**COLLECTED MATERIAL**
-- START --

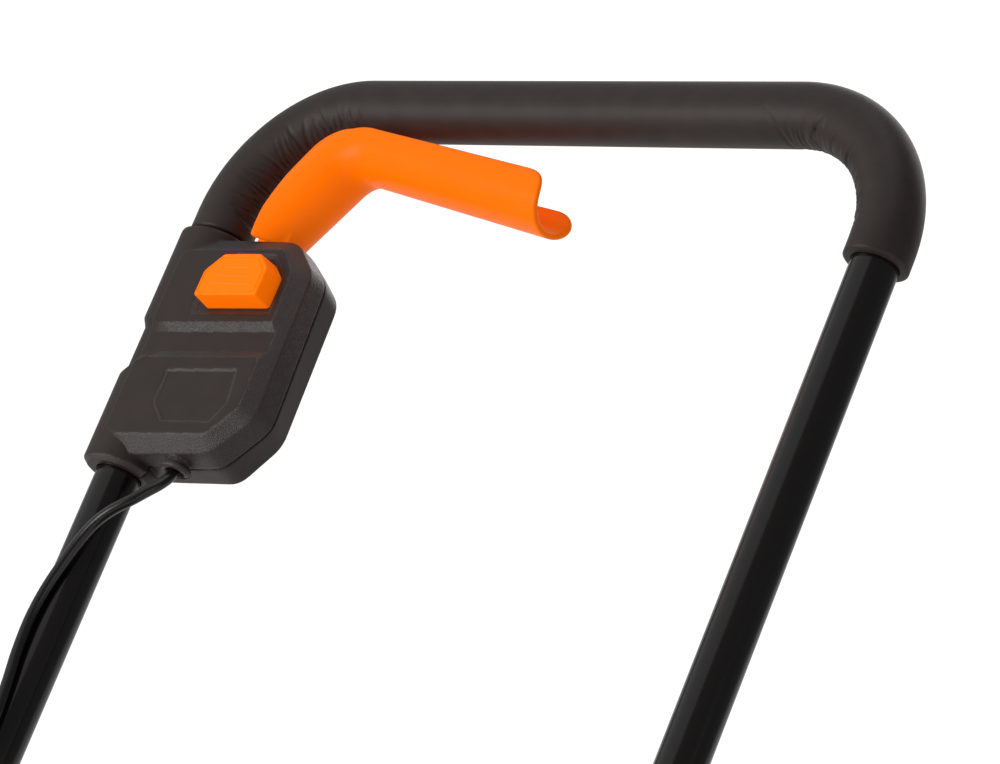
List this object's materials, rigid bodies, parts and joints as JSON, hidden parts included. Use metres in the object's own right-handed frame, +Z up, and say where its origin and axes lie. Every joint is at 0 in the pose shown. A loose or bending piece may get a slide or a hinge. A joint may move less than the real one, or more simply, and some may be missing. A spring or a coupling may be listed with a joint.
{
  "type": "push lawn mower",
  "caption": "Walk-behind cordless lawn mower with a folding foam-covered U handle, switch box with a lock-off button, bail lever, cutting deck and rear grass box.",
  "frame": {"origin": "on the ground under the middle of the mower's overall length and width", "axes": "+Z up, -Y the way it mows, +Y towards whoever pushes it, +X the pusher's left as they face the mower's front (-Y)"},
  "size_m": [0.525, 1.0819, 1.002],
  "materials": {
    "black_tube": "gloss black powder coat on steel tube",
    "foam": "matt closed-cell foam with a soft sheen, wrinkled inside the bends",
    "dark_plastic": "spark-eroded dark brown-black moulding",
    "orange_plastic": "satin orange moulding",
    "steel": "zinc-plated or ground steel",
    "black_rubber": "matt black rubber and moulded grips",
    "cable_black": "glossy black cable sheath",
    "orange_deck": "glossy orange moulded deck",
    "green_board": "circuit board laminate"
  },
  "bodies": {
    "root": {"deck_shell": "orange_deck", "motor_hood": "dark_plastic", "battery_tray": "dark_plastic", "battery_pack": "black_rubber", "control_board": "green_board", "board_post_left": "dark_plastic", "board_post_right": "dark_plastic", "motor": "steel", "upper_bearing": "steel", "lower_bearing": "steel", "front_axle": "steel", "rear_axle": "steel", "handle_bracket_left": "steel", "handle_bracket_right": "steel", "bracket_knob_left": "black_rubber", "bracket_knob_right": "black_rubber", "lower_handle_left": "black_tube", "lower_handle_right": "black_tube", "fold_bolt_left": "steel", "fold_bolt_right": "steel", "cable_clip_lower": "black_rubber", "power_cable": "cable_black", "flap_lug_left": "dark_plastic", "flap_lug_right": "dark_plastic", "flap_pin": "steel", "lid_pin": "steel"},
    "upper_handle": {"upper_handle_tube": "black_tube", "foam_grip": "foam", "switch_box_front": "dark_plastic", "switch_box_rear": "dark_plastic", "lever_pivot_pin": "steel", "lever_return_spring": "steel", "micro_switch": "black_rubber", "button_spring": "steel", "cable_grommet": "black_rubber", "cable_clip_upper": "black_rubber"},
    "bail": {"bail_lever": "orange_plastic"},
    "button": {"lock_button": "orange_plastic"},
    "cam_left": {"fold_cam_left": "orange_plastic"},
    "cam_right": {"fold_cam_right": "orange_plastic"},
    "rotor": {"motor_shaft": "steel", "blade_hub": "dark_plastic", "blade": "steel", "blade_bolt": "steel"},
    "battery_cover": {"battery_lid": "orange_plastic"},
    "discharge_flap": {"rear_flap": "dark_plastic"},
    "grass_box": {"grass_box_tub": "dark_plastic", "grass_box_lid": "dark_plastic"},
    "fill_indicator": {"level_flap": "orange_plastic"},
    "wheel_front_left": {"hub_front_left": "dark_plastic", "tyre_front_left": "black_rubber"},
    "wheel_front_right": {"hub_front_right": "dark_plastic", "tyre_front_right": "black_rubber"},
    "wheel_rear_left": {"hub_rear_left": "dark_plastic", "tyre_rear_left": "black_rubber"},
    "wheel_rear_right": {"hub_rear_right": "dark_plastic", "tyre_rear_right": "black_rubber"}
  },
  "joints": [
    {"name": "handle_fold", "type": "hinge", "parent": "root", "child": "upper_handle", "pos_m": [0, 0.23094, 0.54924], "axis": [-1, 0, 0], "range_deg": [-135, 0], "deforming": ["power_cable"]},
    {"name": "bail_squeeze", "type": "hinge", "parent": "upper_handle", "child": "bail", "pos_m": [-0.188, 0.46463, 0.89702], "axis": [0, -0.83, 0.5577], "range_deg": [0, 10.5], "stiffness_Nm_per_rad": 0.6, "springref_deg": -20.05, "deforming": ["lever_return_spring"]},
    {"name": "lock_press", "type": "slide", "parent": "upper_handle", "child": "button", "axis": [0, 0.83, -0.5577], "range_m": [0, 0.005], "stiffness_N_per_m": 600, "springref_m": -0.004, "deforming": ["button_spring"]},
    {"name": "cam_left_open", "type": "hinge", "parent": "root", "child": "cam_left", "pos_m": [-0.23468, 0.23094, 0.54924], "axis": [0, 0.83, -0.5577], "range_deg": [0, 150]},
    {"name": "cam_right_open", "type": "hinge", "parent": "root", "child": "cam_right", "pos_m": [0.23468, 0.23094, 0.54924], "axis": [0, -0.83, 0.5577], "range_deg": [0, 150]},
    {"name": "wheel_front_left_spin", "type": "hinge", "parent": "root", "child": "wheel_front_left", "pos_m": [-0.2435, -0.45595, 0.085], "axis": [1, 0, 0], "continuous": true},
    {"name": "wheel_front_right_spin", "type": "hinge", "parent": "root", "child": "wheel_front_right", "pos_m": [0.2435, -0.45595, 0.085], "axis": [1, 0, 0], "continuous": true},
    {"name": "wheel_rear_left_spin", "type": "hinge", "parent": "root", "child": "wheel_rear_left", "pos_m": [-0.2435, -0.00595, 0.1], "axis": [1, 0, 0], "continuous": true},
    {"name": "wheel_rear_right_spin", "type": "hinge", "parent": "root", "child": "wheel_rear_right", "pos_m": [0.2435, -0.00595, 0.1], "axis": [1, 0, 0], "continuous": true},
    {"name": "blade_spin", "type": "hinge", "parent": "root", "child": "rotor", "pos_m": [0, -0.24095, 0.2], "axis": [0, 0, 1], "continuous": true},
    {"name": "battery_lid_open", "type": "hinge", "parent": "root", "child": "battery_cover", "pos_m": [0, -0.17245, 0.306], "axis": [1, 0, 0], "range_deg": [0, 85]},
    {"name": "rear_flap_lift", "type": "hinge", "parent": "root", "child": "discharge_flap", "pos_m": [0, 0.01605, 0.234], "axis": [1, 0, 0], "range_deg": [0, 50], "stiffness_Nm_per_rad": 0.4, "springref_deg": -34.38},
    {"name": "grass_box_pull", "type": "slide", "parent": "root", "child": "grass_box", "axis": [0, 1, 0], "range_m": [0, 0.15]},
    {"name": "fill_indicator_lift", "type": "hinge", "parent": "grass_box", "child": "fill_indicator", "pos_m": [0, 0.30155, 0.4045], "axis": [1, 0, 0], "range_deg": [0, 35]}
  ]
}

-- END --

**WORK INSTRUCTIONS**
Pick out the lines above containing the word "materials", then copy them.

**FULL OUTPUT**
List this object's materials, rigid bodies, parts and joints as JSON, hidden parts included. Use metres in the object's own right-handed frame, +Z up, and say where its origin and axes lie. Every joint is at 0 in the pose shown. A loose or bending piece may get a slide or a hinge. A joint may move less than the real one, or more simply, and some may be missing. A spring or a coupling may be listed with a joint.
  "materials": {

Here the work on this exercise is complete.